Suzuki's Brown says funds for sales incentives were diverted to finance a "free gas for summer" promotion on the SX4 lineup, which last year gave Suzuki its best results of the year. He admits that Suzuki's inability to provide floorplan assistance to dealers has hurt. But he adds that banks are more effective lenders than Suzuki could be. And he says that American Suzuki Financial Services' approval rates are up.

New life?

Brown says that the Kizashi sedan coming this fall will give new life to the brand and that dealers who persevere will be rewarded with a sales turnaround. And many of Suzuki's fallen dealers had dualed with a domestic franchise that went out of business first, he says.

The unnamed Northeastern dealer is unimpressed: "If Suzuki is saving money for the Kizashi launch, what are we supposed to do until October? When new cars come out, that's all they advertise. They let the other ones coast. They never market other models at the same time."

Not all Suzuki dealers are in trouble. Corpus Christi dealer Faith has put Suzuki's Equator pickup — a rebadged Nissan Frontier — to good use in truck country. He is selling about 11 new Suzukis a month, which is enough for him to get by. But even Faith has concerns.
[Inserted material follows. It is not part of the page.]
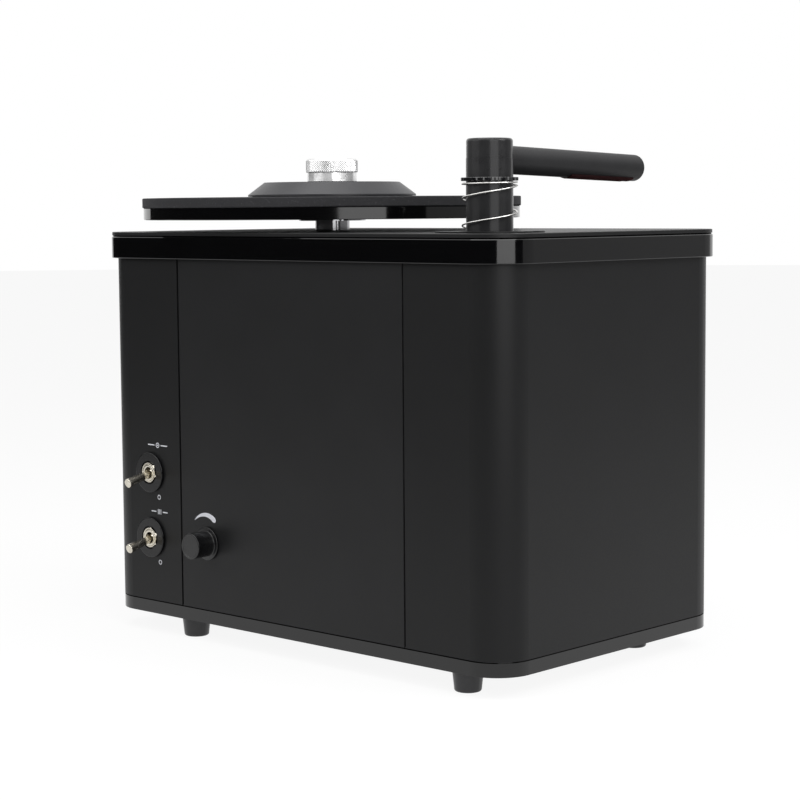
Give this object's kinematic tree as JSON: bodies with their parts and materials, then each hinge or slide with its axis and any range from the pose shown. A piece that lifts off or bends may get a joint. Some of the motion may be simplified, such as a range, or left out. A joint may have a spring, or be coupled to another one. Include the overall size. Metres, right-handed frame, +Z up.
{
  "type": "record cleaning machine",
  "caption": "Box-shaped vinyl record washer with toggle switches and a dial, a turning platter with a screw clamp, and a sprung vacuum arm that sucks the record dry.",
  "frame": {"origin": "centre of the base plate's underside; the feet reach below it", "axes": "+X to the right along the front, +Y to the back, +Z up"},
  "size_m": [0.403, 0.2827, 0.3494],
  "materials": {
    "cabinet_paint": "satin black powder coat",
    "cover_gloss": "gloss black acrylic",
    "deck_paint": "satin black",
    "foot_rubber": "satin moulded rubber",
    "plain_steel": "zinc plated",
    "black_steel": "blackened",
    "strip_aluminium": "as extruded",
    "turned_aluminium": "turned",
    "bearing_bronze": "sintered bronze",
    "washer_nylon": "natural nylon",
    "polished_steel": "polished, with turning streaks",
    "disc_gloss": "gloss black acrylic",
    "disc_matte": "matte, finely speckled charcoal",
    "clamp_black": "satin black",
    "seal_rubber": "soft black rubber",
    "collet_brass": "turned",
    "knob_silver": "knurled and polished",
    "post_black": "satin black",
    "spring_wire": "bright drawn wire",
    "arm_gray": "satin charcoal",
    "velvet_red": "short dark red pile",
    "bush_black": "black acetal",
    "switch_case": "moulded, with a nickel plated thread",
    "disc_trim": "gloss black",
    "nickel": "nickel plated",
    "knob_black": "satin black",
    "motor_gray": "gray paint",
    "blower_case": "die cast",
    "tank_plastic": "milky polyethylene",
    "hose_black": "black hose",
    "inlet_black": "black moulded, nickel pins",
    "board_green": "green board"
  },
  "bodies": {
    "cabinet": {"base_plate": "cover_gloss", "feet": "foot_rubber", "foot_screws": "plain_steel", "machine_screws": "plain_steel", "side_shell_left": "cabinet_paint", "side_shell_right": "cabinet_paint", "front_panel": "cabinet_paint", "rear_panel": "cabinet_paint", "joint_strips": "strip_aluminium", "top_cover": "cover_gloss", "top_plate": "deck_paint", "spindle_bearing": "turned_aluminium", "bearing_bushes": "bearing_bronze", "thrust_washer": "washer_nylon", "gear_motor": "motor_gray", "motor_plate": "strip_aluminium", "motor_standoffs": "plain_steel", "post_ring": "deck_paint", "post_guide": "turned_aluminium", "switch_discs": "disc_trim", "switch_bodies": "switch_case", "panel_nuts": "nickel", "level_pot_body": "plain_steel", "fluid_tank": "tank_plastic", "tank_lid": "tank_plastic", "tank_seal": "seal_rubber", "vacuum_motor": "blower_case", "vacuum_motor_mount": "seal_rubber", "vacuum_hose": "hose_black", "drain_fitting": "nickel", "drain_hose": "hose_black", "mains_inlet": "inlet_black", "inlet_screws": "black_steel", "control_board": "board_green", "board_heatsink": "strip_aluminium"},
    "platter": {"platter_hub": "polished_steel", "platter_lower_disc": "disc_gloss", "platter_upper_disc": "disc_matte", "record_pin": "polished_steel", "shaft_coupling": "turned_aluminium", "gear_motor_shaft": "plain_steel"},
    "clamp": {"clamp_cone": "clamp_black", "clamp_seal": "seal_rubber", "clamp_collet": "collet_brass"},
    "clamp_nut": {"clamp_knob": "knob_silver"},
    "swivel": {"turning_bush": "bush_black", "arm_spring": "spring_wire"},
    "arm": {"post_tube": "post_black", "post_cap": "post_black", "arm_elbow": "bush_black", "post_collar": "polished_steel", "post_stop_ring": "plain_steel", "arm_tube": "arm_gray", "arm_tip": "arm_gray", "velvet_strips": "velvet_red"},
    "turntable_switch": {"turntable_switch_lever": "nickel"},
    "vacuum_switch": {"vacuum_switch_lever": "nickel"},
    "level_control": {"level_knob": "knob_black", "level_pot_shaft": "plain_steel"},
    "drain_stopper": {"drain_cap": "hose_black"}
  },
  "joints": [
    {"name": "platter_spin", "type": "hinge", "parent": "cabinet", "child": "platter", "pos_m": [-0.0705, 0, 0.3], "axis": [0, 0, 1], "continuous": true},
    {"name": "clamp_lift", "type": "slide", "parent": "platter", "child": "clamp", "axis": [0, 0, 1], "range_m": [0, 0.04]},
    {"name": "clamp_tighten", "type": "hinge", "parent": "clamp", "child": "clamp_nut", "pos_m": [-0.0705, 0, 0.32], "axis": [0, 0, 1], "range_deg": [-270, 0]},
    {"name": "arm_swing", "type": "hinge", "parent": "cabinet", "child": "swivel", "pos_m": [0.146, -0.076, 0.3], "axis": [0, 0, 1], "range_deg": [0, 66]},
    {"name": "arm_press", "type": "slide", "parent": "swivel", "child": "arm", "axis": [0, 0, -1], "range_m": [0, 0.0065], "stiffness_N_per_m": 300, "springref_m": -0.02, "deforming": ["arm_spring"]},
    {"name": "turntable_switch_throw", "type": "hinge", "parent": "cabinet", "child": "turntable_switch", "pos_m": [-0.1415, -0.115, 0.103], "axis": [-1, 0, 0], "range_deg": [0, 28]},
    {"name": "vacuum_switch_throw", "type": "hinge", "parent": "cabinet", "child": "vacuum_switch", "pos_m": [-0.1415, -0.115, 0.0556], "axis": [-1, 0, 0], "range_deg": [0, 28]},
    {"name": "level_knob_turn", "type": "hinge", "parent": "cabinet", "child": "level_control", "pos_m": [-0.0807, -0.1175, 0.0575], "axis": [0, 1, 0], "range_deg": [-150, 150]},
    {"name": "drain_cap_pull", "type": "slide", "parent": "cabinet", "child": "drain_stopper", "axis": [0, 1, 0], "range_m": [0, 0.02]}
  ]
}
"Suzuki has never had dependable financing or capital funding," he says. "The manufacturer is guessing our orders rather than dealers telling the regional reps what we need."

Faith wants Suzuki to spend more on its umbrella message about other Suzuki-badged products, including motorcycles.

"In Europe, people see Suzuki on the level with Toyota and Honda, but not here," he says.

Brown says Suzuki will incorporate more of its global product message in its marketing. The company recently built a database that cross-references owners of multiple Suzuki products.

Improved quality

Suzuki also has a quality story to tell. Ending sales of the defect-plagued Daewoo-built vehicles prompted an instant leap in Suzuki's quality scores. The automaker jumped from 32nd place to ninth place in the 2009 J.D. Power Initial Quality Study, scoring better than Infiniti, BMW and Acura.

With the Daewoo-built cars gone, Suzuki also has seen the industry's most-improved residual values in the past year, according to Automotive Lease Guide.

But James Clark, Automotive Lease Guide's general manager, cautions that the improvement was relative. Previously, Suzuki's 36-month residuals had been languishing in the 30 percent range, at the bottom of the industry.

"It's an improvement from a low point, but you have to put it in context," Clark says. "Small-car residuals in general have moved upward since the gas spike last summer, so Suzuki benefits from that as well."